** WHAT TO DO **
Take the listing and print it in full, exactly as given.

=-=-=-=-=

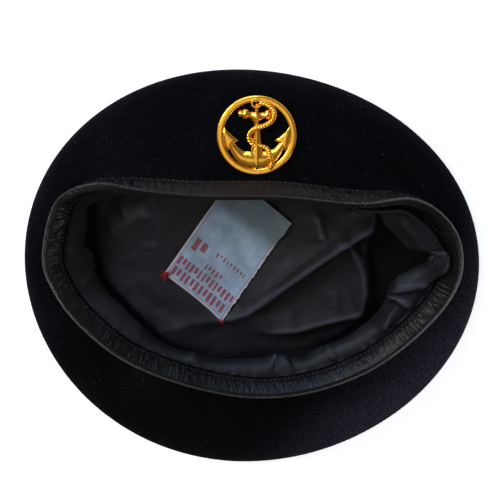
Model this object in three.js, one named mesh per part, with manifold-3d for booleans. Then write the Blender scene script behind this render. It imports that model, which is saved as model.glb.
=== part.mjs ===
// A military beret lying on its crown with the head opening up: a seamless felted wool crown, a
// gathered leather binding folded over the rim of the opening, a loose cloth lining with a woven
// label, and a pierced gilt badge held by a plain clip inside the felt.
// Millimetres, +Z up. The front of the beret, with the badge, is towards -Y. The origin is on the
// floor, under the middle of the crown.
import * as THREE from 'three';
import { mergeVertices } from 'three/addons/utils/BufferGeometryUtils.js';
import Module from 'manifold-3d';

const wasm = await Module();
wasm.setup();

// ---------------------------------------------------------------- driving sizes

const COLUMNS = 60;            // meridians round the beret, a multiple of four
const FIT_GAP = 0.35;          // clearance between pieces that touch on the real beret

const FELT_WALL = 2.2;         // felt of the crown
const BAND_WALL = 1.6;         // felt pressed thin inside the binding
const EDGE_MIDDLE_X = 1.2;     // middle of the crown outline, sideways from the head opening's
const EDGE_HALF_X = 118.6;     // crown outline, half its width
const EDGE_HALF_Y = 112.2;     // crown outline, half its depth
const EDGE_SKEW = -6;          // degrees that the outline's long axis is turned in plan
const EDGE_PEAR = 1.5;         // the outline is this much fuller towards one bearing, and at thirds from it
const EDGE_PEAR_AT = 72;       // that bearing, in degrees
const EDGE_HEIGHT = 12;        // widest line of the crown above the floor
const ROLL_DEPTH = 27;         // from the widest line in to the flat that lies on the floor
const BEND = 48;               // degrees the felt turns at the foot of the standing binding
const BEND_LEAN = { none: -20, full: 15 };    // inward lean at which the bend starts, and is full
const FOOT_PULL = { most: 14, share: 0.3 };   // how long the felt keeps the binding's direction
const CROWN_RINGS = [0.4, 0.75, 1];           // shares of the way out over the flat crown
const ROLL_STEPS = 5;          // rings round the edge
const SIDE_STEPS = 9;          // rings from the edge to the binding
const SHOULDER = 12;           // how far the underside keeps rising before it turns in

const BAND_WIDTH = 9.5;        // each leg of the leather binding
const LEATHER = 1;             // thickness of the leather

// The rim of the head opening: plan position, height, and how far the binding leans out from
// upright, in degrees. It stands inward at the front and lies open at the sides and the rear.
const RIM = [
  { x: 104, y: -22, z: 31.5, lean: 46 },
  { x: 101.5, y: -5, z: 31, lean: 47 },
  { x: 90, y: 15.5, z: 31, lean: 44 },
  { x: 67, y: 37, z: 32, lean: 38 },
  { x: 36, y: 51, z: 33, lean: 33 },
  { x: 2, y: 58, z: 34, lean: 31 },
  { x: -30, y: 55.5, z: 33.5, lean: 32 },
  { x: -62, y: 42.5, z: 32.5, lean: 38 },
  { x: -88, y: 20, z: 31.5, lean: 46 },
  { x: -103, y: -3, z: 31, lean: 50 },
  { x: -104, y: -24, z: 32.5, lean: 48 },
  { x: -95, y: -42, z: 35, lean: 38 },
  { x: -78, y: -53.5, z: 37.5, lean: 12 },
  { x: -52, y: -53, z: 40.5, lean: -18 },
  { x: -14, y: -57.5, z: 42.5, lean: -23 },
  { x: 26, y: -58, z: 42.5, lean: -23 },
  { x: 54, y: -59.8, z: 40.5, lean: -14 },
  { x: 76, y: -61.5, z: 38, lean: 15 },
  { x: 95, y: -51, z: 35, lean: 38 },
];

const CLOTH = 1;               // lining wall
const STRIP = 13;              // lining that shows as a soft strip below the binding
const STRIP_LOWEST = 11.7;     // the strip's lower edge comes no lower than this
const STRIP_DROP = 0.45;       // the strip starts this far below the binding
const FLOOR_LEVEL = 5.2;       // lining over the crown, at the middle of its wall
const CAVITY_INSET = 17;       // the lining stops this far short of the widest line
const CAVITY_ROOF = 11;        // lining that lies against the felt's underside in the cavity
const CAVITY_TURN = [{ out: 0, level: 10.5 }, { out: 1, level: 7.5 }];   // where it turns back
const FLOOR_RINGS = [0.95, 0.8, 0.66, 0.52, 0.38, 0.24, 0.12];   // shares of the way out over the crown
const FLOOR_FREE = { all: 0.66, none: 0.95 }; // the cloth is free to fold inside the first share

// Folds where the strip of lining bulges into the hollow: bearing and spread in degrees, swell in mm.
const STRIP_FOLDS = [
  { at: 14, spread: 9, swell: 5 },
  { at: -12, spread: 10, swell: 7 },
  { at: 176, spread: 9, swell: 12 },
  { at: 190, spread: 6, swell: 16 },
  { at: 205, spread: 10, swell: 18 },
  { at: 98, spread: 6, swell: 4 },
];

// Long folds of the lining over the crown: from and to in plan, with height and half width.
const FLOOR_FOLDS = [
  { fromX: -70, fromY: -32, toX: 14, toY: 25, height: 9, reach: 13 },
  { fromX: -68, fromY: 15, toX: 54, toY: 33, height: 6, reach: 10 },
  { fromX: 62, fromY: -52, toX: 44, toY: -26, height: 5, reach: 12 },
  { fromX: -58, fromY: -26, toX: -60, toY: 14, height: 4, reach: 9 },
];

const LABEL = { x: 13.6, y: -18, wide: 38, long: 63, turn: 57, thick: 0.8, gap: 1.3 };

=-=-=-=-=

** EXPECTED ANSWER **
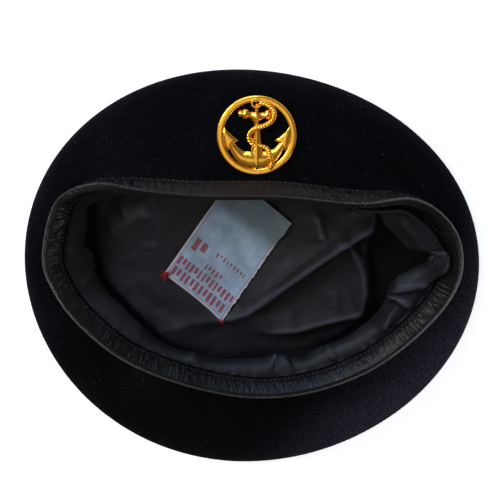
Model this object in three.js, one named mesh per part, with manifold-3d for booleans. Then write the Blender scene script behind this render. It imports that model, which is saved as model.glb.
=== part.mjs ===
// A military beret lying on its crown with the head opening up: a seamless felted wool crown, a
// gathered leather binding folded over the rim of the opening, a loose cloth lining with a woven
// label, and a pierced gilt badge held by a plain clip inside the felt.
// Millimetres, +Z up. The front of the beret, with the badge, is towards -Y. The origin is on the
// floor, under the middle of the crown.
import * as THREE from 'three';
import { mergeVertices } from 'three/addons/utils/BufferGeometryUtils.js';
import Module from 'manifold-3d';

const wasm = await Module();
wasm.setup();

// ---------------------------------------------------------------- driving sizes

const COLUMNS = 60;            // meridians round the beret, a multiple of four
const FIT_GAP = 0.35;          // clearance between pieces that touch on the real beret

const FELT_WALL = 2.2;         // felt of the crown
const BAND_WALL = 1.6;         // felt pressed thin inside the binding
const EDGE_MIDDLE_X = 1.2;     // middle of the crown outline, sideways from the head opening's
const EDGE_HALF_X = 118.6;     // crown outline, half its width
const EDGE_HALF_Y = 112.2;     // crown outline, half its depth
const EDGE_SKEW = -6;          // degrees that the outline's long axis is turned in plan
const EDGE_PEAR = 1.5;         // the outline is this much fuller towards one bearing, and at thirds from it
const EDGE_PEAR_AT = 72;       // that bearing, in degrees
const EDGE_HEIGHT = 12;        // widest line of the crown above the floor
const ROLL_DEPTH = 27;         // from the widest line in to the flat that lies on the floor
const BEND = 48;               // degrees the felt turns at the foot of the standing binding
const BEND_LEAN = { none: -20, full: 15 };    // inward lean at which the bend starts, and is full
const FOOT_PULL = { most: 14, share: 0.3 };   // how long the felt keeps the binding's direction
const CROWN_RINGS = [0.4, 0.75, 1];           // shares of the way out over the flat crown
const ROLL_STEPS = 5;          // rings round the edge
const SIDE_STEPS = 9;          // rings from the edge to the binding
const SHOULDER = 12;           // how far the underside keeps rising before it turns in

const BAND_WIDTH = 9.5;        // each leg of the leather binding
const LEATHER = 1;             // thickness of the leather

// The rim of the head opening: plan position, height, and how far the binding leans out from
// upright, in degrees. It stands inward at the front and lies open at the sides and the rear.
const RIM = [
  { x: 104, y: -22, z: 31.5, lean: 46 },
  { x: 101.5, y: -5, z: 31, lean: 47 },
  { x: 90, y: 15.5, z: 31, lean: 44 },
  { x: 67, y: 37, z: 32, lean: 38 },
  { x: 36, y: 51, z: 33, lean: 33 },
  { x: 2, y: 58, z: 34, lean: 31 },
  { x: -30, y: 55.5, z: 33.5, lean: 32 },
  { x: -62, y: 42.5, z: 32.5, lean: 38 },
  { x: -88, y: 20, z: 31.5, lean: 46 },
  { x: -103, y: -3, z: 31, lean: 50 },
  { x: -104, y: -24, z: 32.5, lean: 48 },
  { x: -95, y: -42, z: 35, lean: 38 },
  { x: -78, y: -53.5, z: 37.5, lean: 12 },
  { x: -52, y: -53, z: 40.5, lean: -18 },
  { x: -14, y: -57.5, z: 42.5, lean: -23 },
  { x: 26, y: -58, z: 42.5, lean: -23 },
  { x: 54, y: -59.8, z: 40.5, lean: -14 },
  { x: 76, y: -61.5, z: 38, lean: 15 },
  { x: 95, y: -51, z: 35, lean: 38 },
];

const CLOTH = 1;               // lining wall
const STRIP = 13;              // lining that shows as a soft strip below the binding
const STRIP_LOWEST = 11.7;     // the strip's lower edge comes no lower than this
const STRIP_DROP = 0.45;       // the strip starts this far below the binding
const FLOOR_LEVEL = 5.2;       // lining over the crown, at the middle of its wall
const CAVITY_INSET = 17;       // the lining stops this far short of the widest line
const CAVITY_ROOF = 11;        // lining that lies against the felt's underside in the cavity
const CAVITY_TURN = [{ out: 0, level: 10.5 }, { out: 1, level: 7.5 }];   // where it turns back
const FLOOR_RINGS = [0.95, 0.8, 0.66, 0.52, 0.38, 0.24, 0.12];   // shares of the way out over the crown
const FLOOR_FREE = { all: 0.66, none: 0.95 }; // the cloth is free to fold inside the first share

// Folds where the strip of lining bulges into the hollow: bearing and spread in degrees, swell in mm.
const STRIP_FOLDS = [
  { at: 14, spread: 9, swell: 5 },
  { at: -12, spread: 10, swell: 7 },
  { at: 176, spread: 9, swell: 12 },
  { at: 190, spread: 6, swell: 16 },
  { at: 205, spread: 10, swell: 18 },
  { at: 98, spread: 6, swell: 4 },
];

// Long folds of the lining over the crown: from and to in plan, with height and half width.
const FLOOR_FOLDS = [
  { fromX: -70, fromY: -32, toX: 14, toY: 25, height: 9, reach: 13 },
  { fromX: -68, fromY: 15, toX: 54, toY: 33, height: 6, reach: 10 },
  { fromX: 62, fromY: -52, toX: 44, toY: -26, height: 5, reach: 12 },
  { fromX: -58, fromY: -26, toX: -60, toY: 14, height: 4, reach: 9 },
];

const LABEL = { x: 13.6, y: -18, wide: 38, long: 63, turn: 57, thick: 0.8, gap: 1.3 };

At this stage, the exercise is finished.